While it may appear that writing to console is a simple problem, it is actually quite complex. Writing can fail if the output is redirected to a file and there's no space on the target file system. On Windows, we have to deal with the active code page of the console. Some languages do console writing through stream abstractions.

Writing to console is typically customized by the standard library to match the general developer expectations in the given language.

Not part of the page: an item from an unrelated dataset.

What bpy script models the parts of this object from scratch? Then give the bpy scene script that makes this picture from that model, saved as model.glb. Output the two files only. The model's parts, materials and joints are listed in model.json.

For example, while the size of Zig executable is impressive, if we swap the "Hello, World!" string with "Kŕdeľ ďatľov učí koňa žrať kôru", on my machine the Zig program would print the following text: "K┼òde─╛ ─Åat─╛ov u─ì├¡ ko┼êa ┼╛ra┼Ñ k├┤ru." (blasting UTF-8 somewhere that doesn't talk UTF-8) whereas C# (and possibly others) would write "Krdel datlov ucí kona zrat kôru." because they would do a lossy conversion to the console code page first. This is fine as long is matches the developer expectations.

Similarly, not all languages treat error conditions the same. If the OS is in a low memory situation, it may not be possible to convert the text to console code page. If stdout is redirected to a file and the disk is full, the standard library may need to raise an exception. Raising an exception may require printing a backtrace. All of these "cost" some size on disk. Some languages and standard libraries care about these things more than others. It doesn't come for free.

I can make language X compile to a smaller thing by doing Y

The C++ sample can be smaller if we use printf instead of streams. Similarly, the C sample can be smaller if we use puts instead of printf. In the same way the C# sample can be smaller if we invoke puts from libc instead of System.Console. As explained in the rules section, we measure the canonical thing, under default compiler settings. It would not be possible to draw a line otherwise. A chart where most things compile to < 1 kB, with a "Rust" program that mostly consists of inline assembly to achieve that size don't make for interesting charts. Even C# would be in a couple kB range. It would be a boring chart and capture very little of reality.